## Raw data
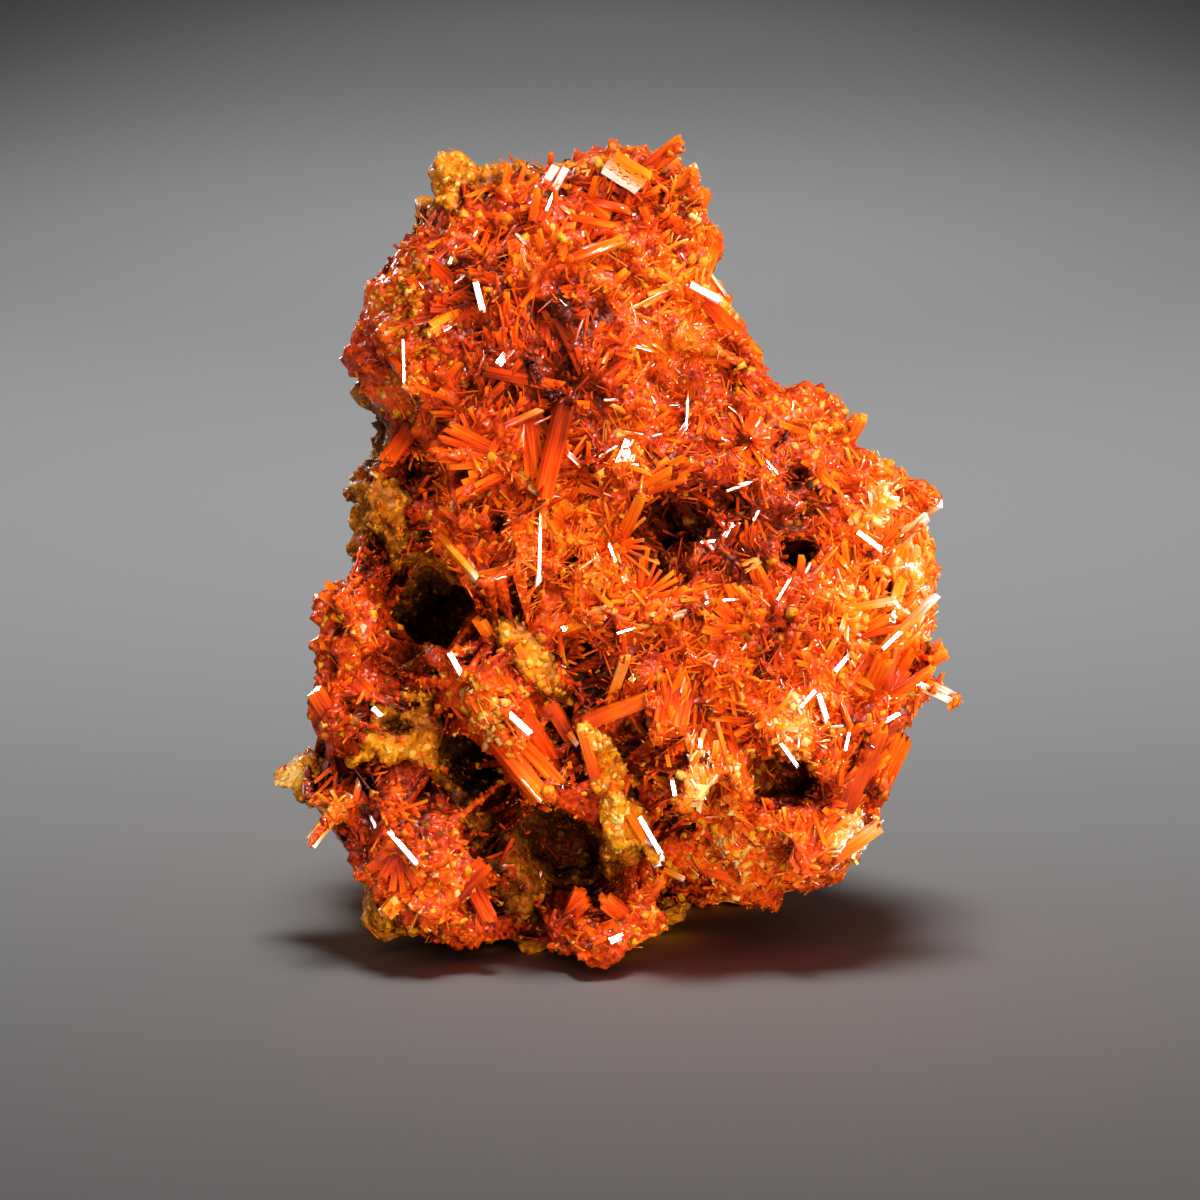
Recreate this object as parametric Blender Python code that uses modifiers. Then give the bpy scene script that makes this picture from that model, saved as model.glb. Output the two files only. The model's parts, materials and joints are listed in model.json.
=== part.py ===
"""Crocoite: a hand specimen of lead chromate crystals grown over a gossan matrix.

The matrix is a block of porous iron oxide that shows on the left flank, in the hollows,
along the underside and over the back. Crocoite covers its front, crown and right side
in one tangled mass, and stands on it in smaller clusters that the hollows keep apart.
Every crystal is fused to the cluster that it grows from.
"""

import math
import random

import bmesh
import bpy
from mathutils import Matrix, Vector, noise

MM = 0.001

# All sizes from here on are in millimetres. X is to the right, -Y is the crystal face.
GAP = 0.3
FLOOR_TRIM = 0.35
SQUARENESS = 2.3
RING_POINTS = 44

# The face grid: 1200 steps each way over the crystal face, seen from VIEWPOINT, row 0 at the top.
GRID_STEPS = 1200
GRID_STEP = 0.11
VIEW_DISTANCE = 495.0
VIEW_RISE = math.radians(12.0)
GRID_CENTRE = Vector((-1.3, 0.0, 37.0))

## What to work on
Exactly repeat the lines running from the top of the listing to the line bearing "RING_POINTS = 44", both of those lines included, and only them.

## The result
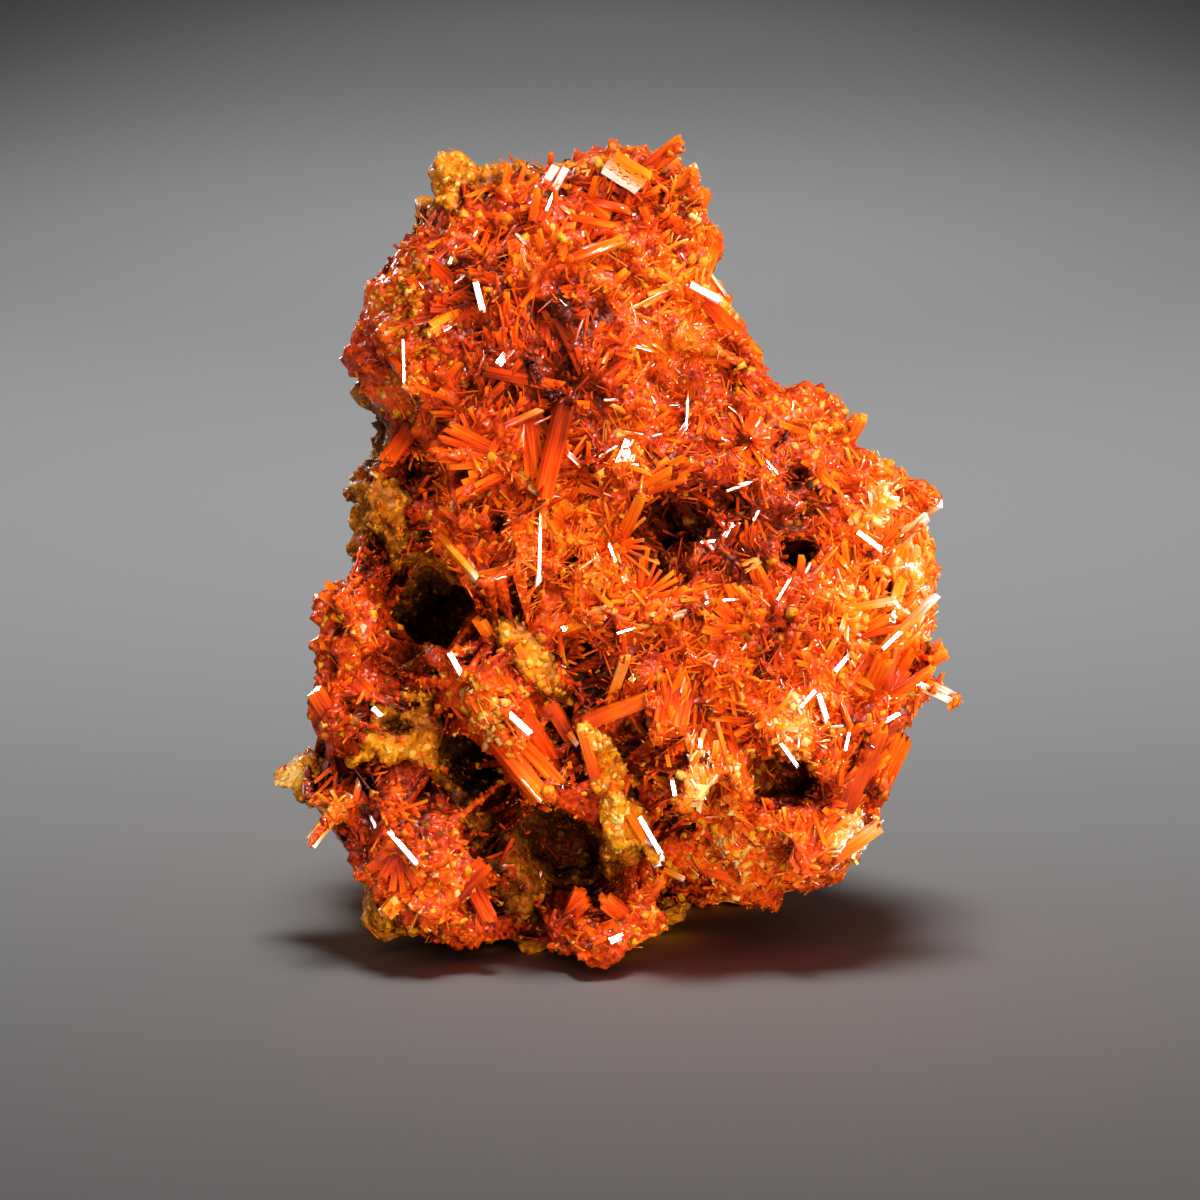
Recreate this object as parametric Blender Python code that uses modifiers. Then give the bpy scene script that makes this picture from that model, saved as model.glb. Output the two files only. The model's parts, materials and joints are listed in model.json.
=== part.py ===
"""Crocoite: a hand specimen of lead chromate crystals grown over a gossan matrix.

The matrix is a block of porous iron oxide that shows on the left flank, in the hollows,
along the underside and over the back. Crocoite covers its front, crown and right side
in one tangled mass, and stands on it in smaller clusters that the hollows keep apart.
Every crystal is fused to the cluster that it grows from.
"""

import math
import random

import bmesh
import bpy
from mathutils import Matrix, Vector, noise

MM = 0.001

# All sizes from here on are in millimetres. X is to the right, -Y is the crystal face.
GAP = 0.3
FLOOR_TRIM = 0.35
SQUARENESS = 2.3
RING_POINTS = 44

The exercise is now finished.